▼▼▼

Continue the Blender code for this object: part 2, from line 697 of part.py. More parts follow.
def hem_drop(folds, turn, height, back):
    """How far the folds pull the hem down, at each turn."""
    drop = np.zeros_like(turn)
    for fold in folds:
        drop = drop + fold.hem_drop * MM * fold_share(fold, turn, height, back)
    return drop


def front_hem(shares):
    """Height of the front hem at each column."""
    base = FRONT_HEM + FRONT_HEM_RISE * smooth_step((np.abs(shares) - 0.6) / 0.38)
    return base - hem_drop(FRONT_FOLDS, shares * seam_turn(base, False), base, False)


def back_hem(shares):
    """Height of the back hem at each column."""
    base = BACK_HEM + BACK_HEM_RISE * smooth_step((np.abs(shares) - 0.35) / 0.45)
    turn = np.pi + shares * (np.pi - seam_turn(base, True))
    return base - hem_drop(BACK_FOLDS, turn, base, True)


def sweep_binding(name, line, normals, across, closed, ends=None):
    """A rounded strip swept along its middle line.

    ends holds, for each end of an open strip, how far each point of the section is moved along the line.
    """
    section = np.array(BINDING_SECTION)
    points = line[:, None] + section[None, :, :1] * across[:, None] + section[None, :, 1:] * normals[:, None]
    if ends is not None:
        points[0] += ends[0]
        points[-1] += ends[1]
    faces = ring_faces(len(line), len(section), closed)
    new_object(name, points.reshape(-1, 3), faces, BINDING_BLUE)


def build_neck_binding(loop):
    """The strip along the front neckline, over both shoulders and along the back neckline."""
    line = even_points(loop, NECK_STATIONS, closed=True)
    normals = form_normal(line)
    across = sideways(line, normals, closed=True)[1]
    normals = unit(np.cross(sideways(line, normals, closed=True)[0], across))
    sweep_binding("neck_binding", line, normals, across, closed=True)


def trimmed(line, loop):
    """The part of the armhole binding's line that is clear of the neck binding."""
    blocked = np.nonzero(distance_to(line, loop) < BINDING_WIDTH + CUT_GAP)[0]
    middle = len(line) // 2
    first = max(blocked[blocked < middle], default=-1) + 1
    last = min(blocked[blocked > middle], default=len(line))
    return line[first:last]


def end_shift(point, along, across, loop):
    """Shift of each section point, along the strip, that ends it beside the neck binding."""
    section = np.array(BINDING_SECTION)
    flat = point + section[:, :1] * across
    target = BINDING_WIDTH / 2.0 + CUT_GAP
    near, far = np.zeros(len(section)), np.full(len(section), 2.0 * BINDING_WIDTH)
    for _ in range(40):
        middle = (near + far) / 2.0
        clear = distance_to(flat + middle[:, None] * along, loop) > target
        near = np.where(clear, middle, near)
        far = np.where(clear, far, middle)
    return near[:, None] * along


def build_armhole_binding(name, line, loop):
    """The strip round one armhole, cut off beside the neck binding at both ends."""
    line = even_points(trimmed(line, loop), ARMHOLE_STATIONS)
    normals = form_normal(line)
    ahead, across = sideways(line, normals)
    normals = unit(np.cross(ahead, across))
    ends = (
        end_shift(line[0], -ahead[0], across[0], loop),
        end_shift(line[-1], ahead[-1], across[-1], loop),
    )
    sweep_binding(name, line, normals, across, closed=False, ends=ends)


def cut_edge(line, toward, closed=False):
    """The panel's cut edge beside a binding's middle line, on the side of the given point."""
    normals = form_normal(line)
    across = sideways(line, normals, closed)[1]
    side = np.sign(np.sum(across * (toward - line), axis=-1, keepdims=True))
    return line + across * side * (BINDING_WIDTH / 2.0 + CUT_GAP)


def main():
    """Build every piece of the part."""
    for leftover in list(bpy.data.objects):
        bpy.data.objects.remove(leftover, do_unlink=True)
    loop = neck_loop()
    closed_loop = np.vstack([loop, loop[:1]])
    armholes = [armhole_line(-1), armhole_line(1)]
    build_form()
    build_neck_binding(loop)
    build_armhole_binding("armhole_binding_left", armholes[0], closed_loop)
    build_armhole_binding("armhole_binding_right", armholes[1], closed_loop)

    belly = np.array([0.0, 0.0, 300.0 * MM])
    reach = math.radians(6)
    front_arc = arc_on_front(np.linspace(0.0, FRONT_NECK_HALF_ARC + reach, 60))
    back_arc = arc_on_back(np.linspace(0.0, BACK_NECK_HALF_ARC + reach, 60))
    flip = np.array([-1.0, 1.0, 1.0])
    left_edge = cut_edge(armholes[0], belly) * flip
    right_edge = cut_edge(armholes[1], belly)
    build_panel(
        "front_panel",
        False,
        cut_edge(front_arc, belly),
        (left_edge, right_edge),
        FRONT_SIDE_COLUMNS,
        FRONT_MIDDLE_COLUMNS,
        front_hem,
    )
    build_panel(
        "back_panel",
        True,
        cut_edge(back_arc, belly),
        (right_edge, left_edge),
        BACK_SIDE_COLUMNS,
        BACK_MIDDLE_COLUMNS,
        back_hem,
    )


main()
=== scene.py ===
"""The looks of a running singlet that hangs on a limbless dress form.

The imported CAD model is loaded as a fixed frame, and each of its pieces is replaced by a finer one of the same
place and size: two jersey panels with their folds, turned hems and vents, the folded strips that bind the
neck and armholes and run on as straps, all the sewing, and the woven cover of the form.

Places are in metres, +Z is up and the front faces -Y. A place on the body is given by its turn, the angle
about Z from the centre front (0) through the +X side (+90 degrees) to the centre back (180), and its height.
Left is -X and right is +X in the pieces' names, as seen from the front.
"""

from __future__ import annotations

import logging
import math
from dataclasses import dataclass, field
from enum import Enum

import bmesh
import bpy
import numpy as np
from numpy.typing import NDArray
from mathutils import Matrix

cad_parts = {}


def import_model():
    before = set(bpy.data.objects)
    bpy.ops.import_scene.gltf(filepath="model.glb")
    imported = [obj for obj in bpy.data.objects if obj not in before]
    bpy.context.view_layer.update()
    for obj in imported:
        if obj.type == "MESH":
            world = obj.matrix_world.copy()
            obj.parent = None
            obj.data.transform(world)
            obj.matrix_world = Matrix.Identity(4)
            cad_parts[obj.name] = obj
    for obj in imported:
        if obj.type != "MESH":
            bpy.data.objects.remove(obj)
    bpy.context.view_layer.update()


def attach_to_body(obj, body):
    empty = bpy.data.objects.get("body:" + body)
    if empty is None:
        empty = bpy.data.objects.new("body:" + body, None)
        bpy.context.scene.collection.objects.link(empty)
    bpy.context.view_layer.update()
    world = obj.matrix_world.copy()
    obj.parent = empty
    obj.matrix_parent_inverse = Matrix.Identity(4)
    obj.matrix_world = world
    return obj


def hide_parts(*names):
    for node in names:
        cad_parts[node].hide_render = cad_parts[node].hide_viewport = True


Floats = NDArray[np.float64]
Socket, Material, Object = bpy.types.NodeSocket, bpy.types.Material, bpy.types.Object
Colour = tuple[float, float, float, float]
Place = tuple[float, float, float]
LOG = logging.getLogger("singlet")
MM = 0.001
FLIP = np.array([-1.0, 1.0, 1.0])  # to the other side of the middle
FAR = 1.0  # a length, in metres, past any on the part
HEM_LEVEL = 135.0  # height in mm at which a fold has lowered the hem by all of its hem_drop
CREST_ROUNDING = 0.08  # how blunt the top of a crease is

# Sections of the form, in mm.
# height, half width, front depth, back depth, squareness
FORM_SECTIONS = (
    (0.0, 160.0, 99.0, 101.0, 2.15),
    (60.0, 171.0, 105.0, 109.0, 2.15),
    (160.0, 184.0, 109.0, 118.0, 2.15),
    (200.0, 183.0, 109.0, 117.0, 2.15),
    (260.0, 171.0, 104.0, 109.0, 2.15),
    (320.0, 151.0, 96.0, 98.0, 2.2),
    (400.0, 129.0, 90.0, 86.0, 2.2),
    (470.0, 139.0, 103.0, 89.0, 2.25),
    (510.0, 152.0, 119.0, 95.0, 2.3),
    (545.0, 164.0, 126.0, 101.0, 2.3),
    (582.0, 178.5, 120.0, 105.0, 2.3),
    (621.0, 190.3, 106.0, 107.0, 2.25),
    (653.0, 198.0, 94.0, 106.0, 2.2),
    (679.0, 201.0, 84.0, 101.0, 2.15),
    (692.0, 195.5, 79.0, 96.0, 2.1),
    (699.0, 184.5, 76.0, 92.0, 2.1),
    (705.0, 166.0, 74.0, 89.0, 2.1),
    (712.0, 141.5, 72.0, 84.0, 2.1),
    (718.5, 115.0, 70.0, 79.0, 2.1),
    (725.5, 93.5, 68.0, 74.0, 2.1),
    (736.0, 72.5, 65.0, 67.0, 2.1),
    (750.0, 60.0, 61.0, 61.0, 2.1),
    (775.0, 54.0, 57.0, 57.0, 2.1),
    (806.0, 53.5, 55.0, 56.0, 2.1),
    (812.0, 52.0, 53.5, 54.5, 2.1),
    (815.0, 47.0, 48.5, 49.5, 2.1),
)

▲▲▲

Work instructions –
From the first line of the data through the line with "normals, across, closed=True)", quote each line exactly and add nothing else.

Solution for this exercise –
Continue the Blender code for this object: part 2, from line 697 of part.py. More parts follow.
def hem_drop(folds, turn, height, back):
    """How far the folds pull the hem down, at each turn."""
    drop = np.zeros_like(turn)
    for fold in folds:
        drop = drop + fold.hem_drop * MM * fold_share(fold, turn, height, back)
    return drop


def front_hem(shares):
    """Height of the front hem at each column."""
    base = FRONT_HEM + FRONT_HEM_RISE * smooth_step((np.abs(shares) - 0.6) / 0.38)
    return base - hem_drop(FRONT_FOLDS, shares * seam_turn(base, False), base, False)


def back_hem(shares):
    """Height of the back hem at each column."""
    base = BACK_HEM + BACK_HEM_RISE * smooth_step((np.abs(shares) - 0.35) / 0.45)
    turn = np.pi + shares * (np.pi - seam_turn(base, True))
    return base - hem_drop(BACK_FOLDS, turn, base, True)


def sweep_binding(name, line, normals, across, closed, ends=None):
    """A rounded strip swept along its middle line.

    ends holds, for each end of an open strip, how far each point of the section is moved along the line.
    """
    section = np.array(BINDING_SECTION)
    points = line[:, None] + section[None, :, :1] * across[:, None] + section[None, :, 1:] * normals[:, None]
    if ends is not None:
        points[0] += ends[0]
        points[-1] += ends[1]
    faces = ring_faces(len(line), len(section), closed)
    new_object(name, points.reshape(-1, 3), faces, BINDING_BLUE)


def build_neck_binding(loop):
    """The strip along the front neckline, over both shoulders and along the back neckline."""
    line = even_points(loop, NECK_STATIONS, closed=True)
    normals = form_normal(line)
    across = sideways(line, normals, closed=True)[1]
    normals = unit(np.cross(sideways(line, normals, closed=True)[0], across))
    sweep_binding("neck_binding", line, normals, across, closed=True)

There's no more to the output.